Residents of East Palo Alto, though, have smaller paychecks than their neighbors. Median household income is 43 percent less than the rest of San Mateo County, which makes the need for economic development even greater.

But Martinez knows that it will come with trade-offs. It already has. Back in the 1990s, when others counted East Palo Alto as down and out, the city’s leaders made strategic decisions to boost its economy. The downtown area known as Whiskey Gulch “suffered from physically dilapidated buildings, high crime and drug activity, and the proliferation of liquor stores and bars,” the city’s website explains. But it was razed and replaced in 1999 with “University Circle,” which now includes a Four Seasons hotel and office towers.

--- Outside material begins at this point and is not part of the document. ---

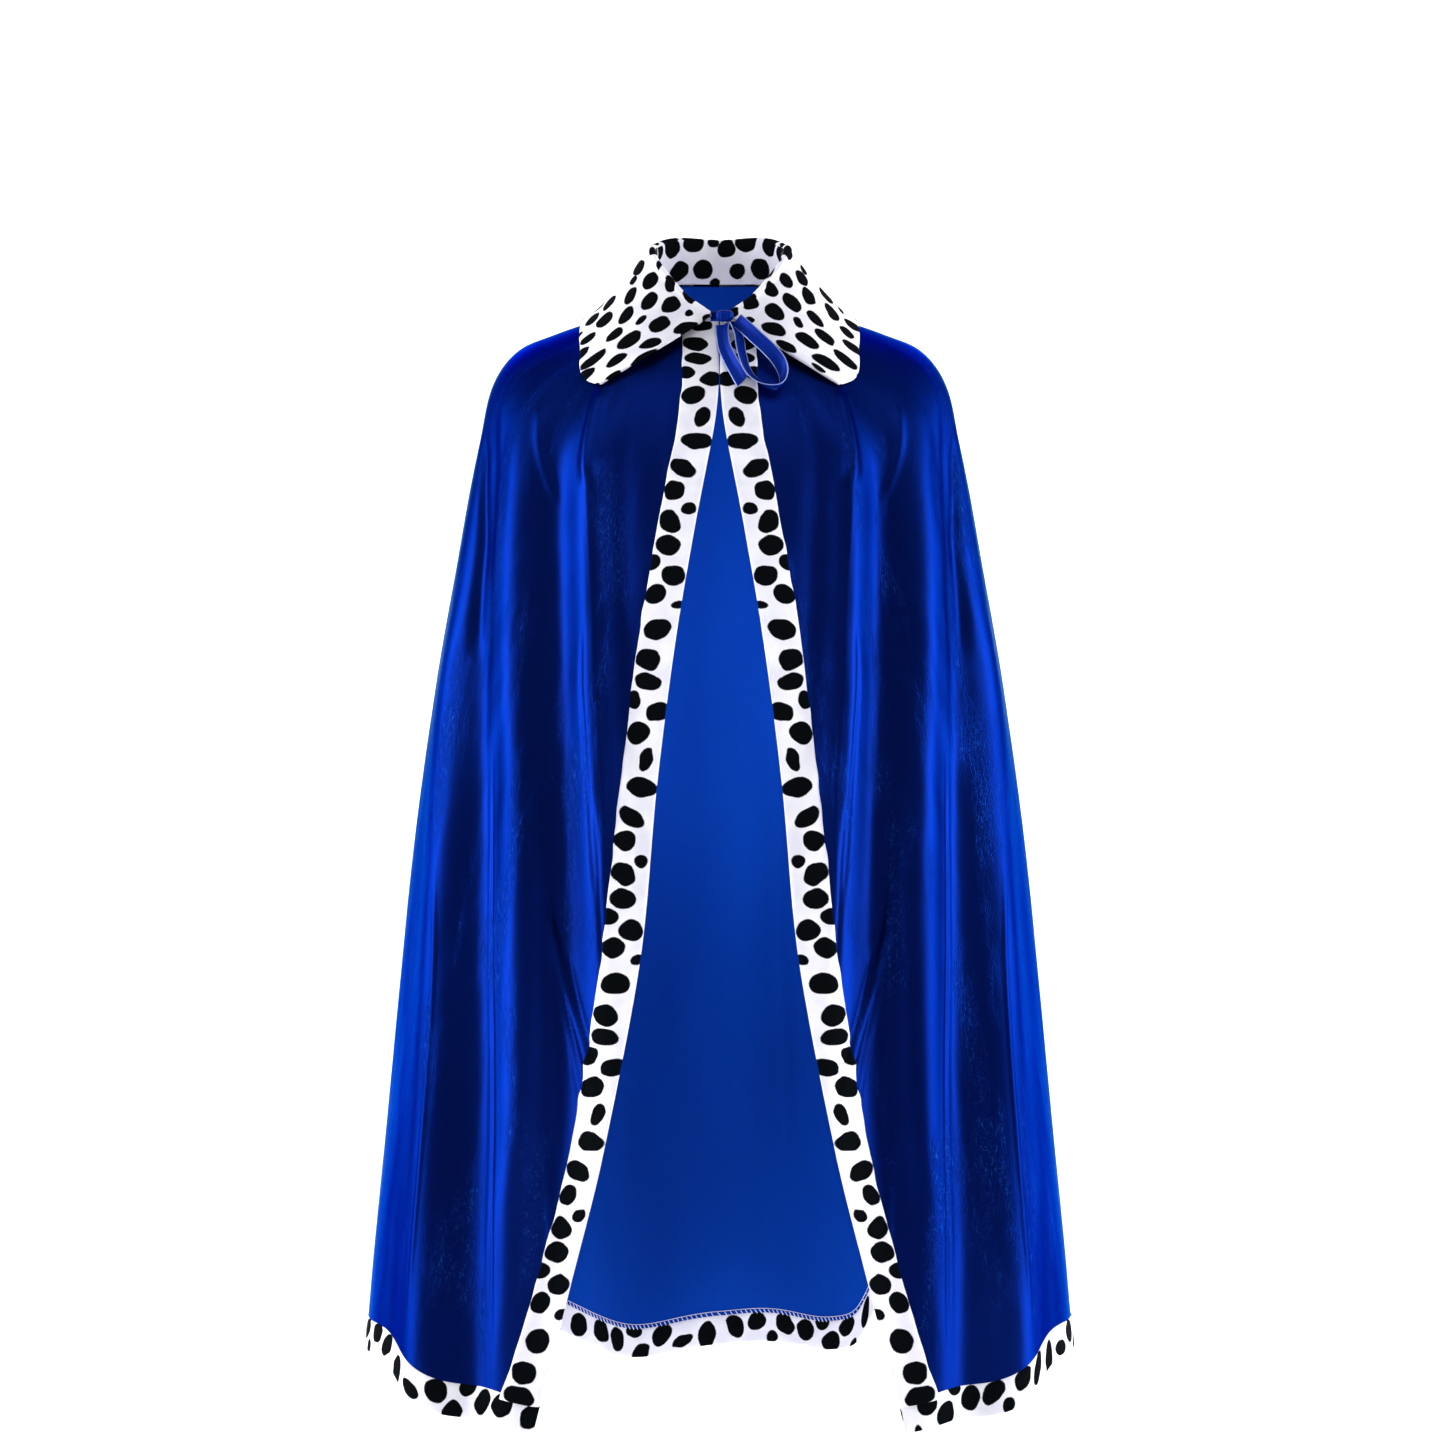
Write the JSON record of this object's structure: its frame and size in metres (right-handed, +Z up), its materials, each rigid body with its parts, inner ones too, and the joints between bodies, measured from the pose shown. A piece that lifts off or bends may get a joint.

“And that began to bring property tax revenue and stabilize the city,” said Martinez. “People didn’t think retail users would relocate to East Palo Alto.” But they were wrong. Next came another development with Ikea, Home Depot, Nordstrom Rack, Sports Authority, Starbucks and other big chain businesses.

“There is no longer a doubt that East Palo Alto can sustain itself as a city but I think in that process to get to that point, many people were displaced, multi-family homes were demolished and families were relocated,” said Martinez. “The city council had to make very hard choices in order to survive as a city. Development generates revenues for financial services but also creates other impacts – it’s a balancing act.”

That balancing act is something that the city takes seriously as it develops a new general plan for how to grow East Palo Alto as more water becomes available.

“The city is actively seeking input to make sure we get it right for future generations and have a vision that is long-term,” said Daher. “The residents have made it clear they are interested in seeing development happen, but in certain areas they want to focus on retaining their low-income housing portfolio.”

On the horizon is a new city center that would bring more pedestrian-friendly streets, retail and higher-density housing. The area that Martinez calls the “linchpin” for this new downtown is an empty 6-acre (2.4-hectare) lot surrounded by a chain-link fence. It’s across from the McDonald’s that used to be the city’s biggest tax generator. A sign lists a phone number for the vacant parcel’s developer, Barry Swenson.

Right now, it is another dream deferred for East Palo Alto. Like other developments, it will have to wait for more water.

Martinez hopes the wait is not too long.

“We should have more and better city facilities and better recreational opportunities,” said Martinez. “There are many things that we should be doing but we don’t have the resources at this point. Additional development would enable us to provide that for our citizens. But that cannot happen if we don’t have water.”